Tests show ALIVE boosts accuracy, improves generalization across different domains, and raises self-correction rates. This suggests models trained with ALIVE can better identify and fix their own mistakes.
The Context
Reinforcement learning has long struggled with the challenge of guiding models using sparse, scalar rewards. These rewards are costly to design, brittle across tasks, and don’t explain why an answer is right or wrong. ALIVE sidesteps this by training models to generate and evaluate solutions internally, using verbal critiques instead of numeric signals.
This shift allows ALIVE-trained models to internalize reasoning logic directly from raw data. The adversarial setup pushes the model to both create and judge answers, fostering a feedback loop that encourages deeper understanding. Verbal feedback provides richer, more nuanced guidance than traditional rewards.
The framework’s success across benchmarks in math, code generation, and logic points to a new path for scalable, human-free alignment of AI reasoning.
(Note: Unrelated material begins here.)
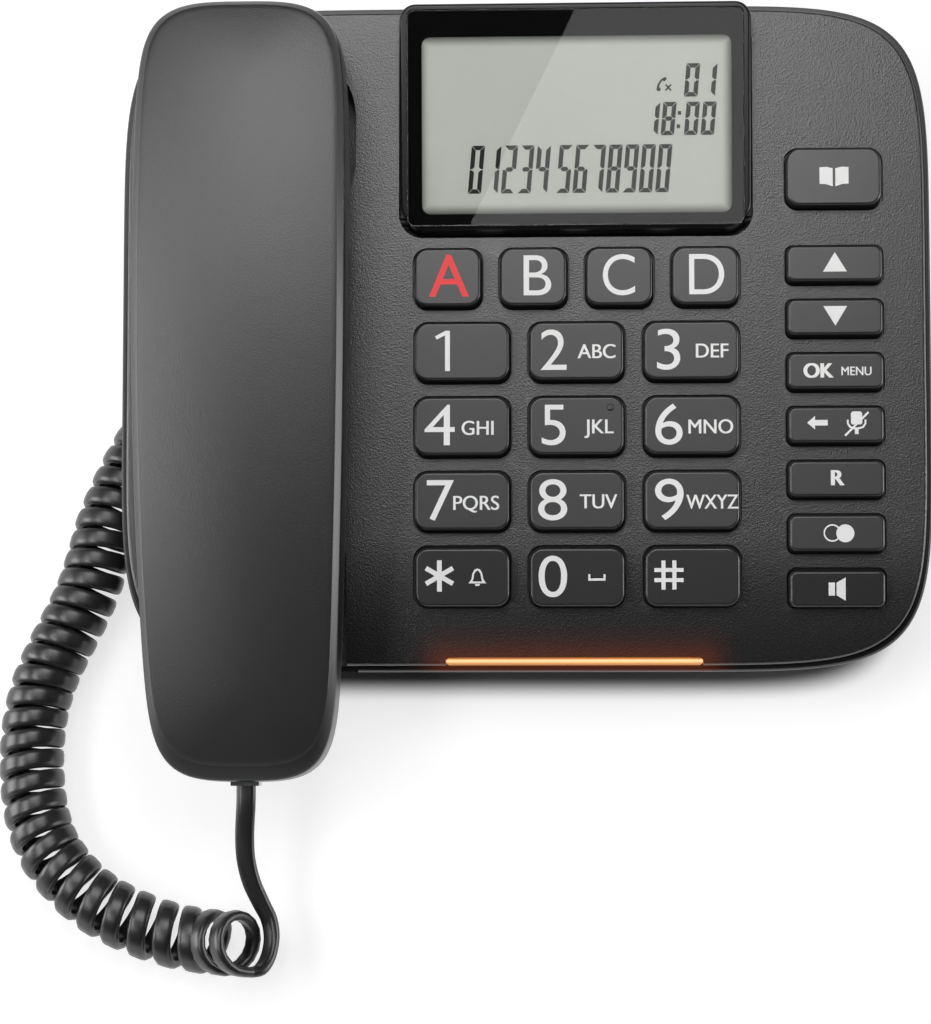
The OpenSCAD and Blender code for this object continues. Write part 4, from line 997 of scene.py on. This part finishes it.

By improving cross-domain generalization and self-correction, ALIVE moves us closer to AI systems that learn and adapt more like humans do.
Key Takeaways
- ALIVE replaces scalar rewards with adversarial learning and verbal feedback.
- It unifies problem-posing, solving, and judging within one model.
- Demonstrated gains in accuracy, generalization, and self-correction across benchmarks.
- Enables models to internalize reasoning logic directly from raw data.
- Potential to reduce reliance on human supervision in AI alignment.